Greenlighting decision 1
To get a first indication of the community’s interest, there should be a lightweight, timeboxed indicative voting procedure implemented on whether to proceed with the proposal or not. The vote should be linked to the proposal discussion.
The voting procedure should specify a minimum vote turnout (min # of votes) and a minimum quorum (% of votes in favor). The voting threshold should be sufficiently high so that asset proposers are incentivized to engage with the community without making the involvement of whales a necessary success condition.
As an initial proposal, the greenlighting decision 1 could be implemented as a simple majority vote (50%+1) with a 1% minimum vote turnout. For reference, past CGPs typically had a vote turnout between 15% and 20%. A 1% minimum vote turnout would correspond to roughly 4.4M CELO participating in the vote.
Possible technical solutions include snapshot.org or romulus.page.
The discussion stage should have a minimum duration (e.g. 10 days) before the greenlight vote can be initiated, starting when the initial proposal was posted. While this requires some light-touch moderation (manual start of greenlight vote), it provides the necessary flexibility to wait with the vote in case of complex proposals with an ongoing discussion. It also provides the option to effectively put a proposal on hold (by not initiating the greenlight vote), if e.g. critical information has not been provided or if information became available that would make asset onboarding impossible. The ‘moderator’ role should be filled from the Mento team.
Review stage (stage 2)
The proposal enters the review stage if it was greenlighted in stage 1. The review stage is the due diligence stage, in which the proposal is screened and evaluated by subject matter experts (SMEs) from the broader community and the Mento team itself.
The review stage is a critical part of the process and will involve dedicated reviewers with nuanced expertise to ensure the informational asymmetry with community members less versed in the complexity of the process is reduced. This process ensures that the community is provided with the necessary information to make meaningful and informed governance decisions.
Reviewer role
Reviewers do not have special voting rights. They dedicate their time and resources to the evaluation of a proposal, participate in meetings, and provide a summary of their findings and their recommendation to the community. Depending on the type of proposal, different types of reviewers will be necessary. It is conceivable that the review process will typically involve four broad review categories: finance, legal, technology and environmental impact (for Natcaps). In addition to the SMEs, a Mento team member will accompany and coordinate the review process and be available for Mento-specific questions that may be outside of the reviewers’ area of expertise.
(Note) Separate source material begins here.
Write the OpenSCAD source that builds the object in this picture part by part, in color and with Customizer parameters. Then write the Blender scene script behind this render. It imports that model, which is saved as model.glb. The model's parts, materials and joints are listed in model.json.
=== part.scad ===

The list of reviewers would ideally be filled over time with SMEs from the broader ecosystem. As a starting point, Mento, cLabs, Climate Collective (CC) and the Celo Foundation (CF) team could participate until more external reviewers become available.
Possible reviewers include (to be expanded - If you are interested to be included in the reviewer pool or if you know someone, please let us know):
Finance | Legal | Technology | Environment |
---|---|---|---|
Mento risk | CF legal | Mento eng | CC team/advisors |
CF finance | Local counsel | cLabs eng | Local expert |
Each reviewer should include a summary of their findings and an explanation of the reached conclusion. The recommendation should clearly indicate whether the reviewer:
- Is in favor of the proposal in its current form
- Is in favor subject to changes (which?)
- Is not in favor (why?)
There should be room for follow-up discussions after the reviewer reports are published (e.g. min 10 days). This would allow the asset proposer to e.g. adjust the proposal or to respond to unfavorable reviewer recommendations. Once the discussion is concluded, the proposal is moved by the moderator to the second greenlighting decision (see above).
The review process is costly and may require contracting with external SMEs (e.g. local legal counsel). Each proposal should therefore indicate if and to what extent reviewer fees will be covered by the proposer.
Greenlighting decision 2
The functionality should be similar to the first greenlighting decision but logically greenlighting 2 should only be possible if greenlighting 1 was positive. The second greenlighting decision should be more restrictive (i.e., have higher passing thresholds) than the first greenlighting decision as it is the last filter before the proposal enters the governance voting stage.
As an initial proposal, the greenlighting decision 2 could be implemented as a two-thirds majority vote (66.67%+1) with a 3% minimum vote turnout. For reference, past CGPs typically had a vote turnout between 15% and 20%. A 3% minimum vote turnout would correspond to roughly 13M CELO participating in the vote.
The greenlighting vote should be linked to the proposal discussion and include all reviewer recommendations.
Governance stage (stage 3)
If the greenlighting decision 2 was positive, the proposal is converted into an official CGP. The CGP should be linked to the post, both greenlighting decisions and also include reviewer recommendations.
If the vote is positive, the Mento team works with the proposer to on-board the newly approved asset.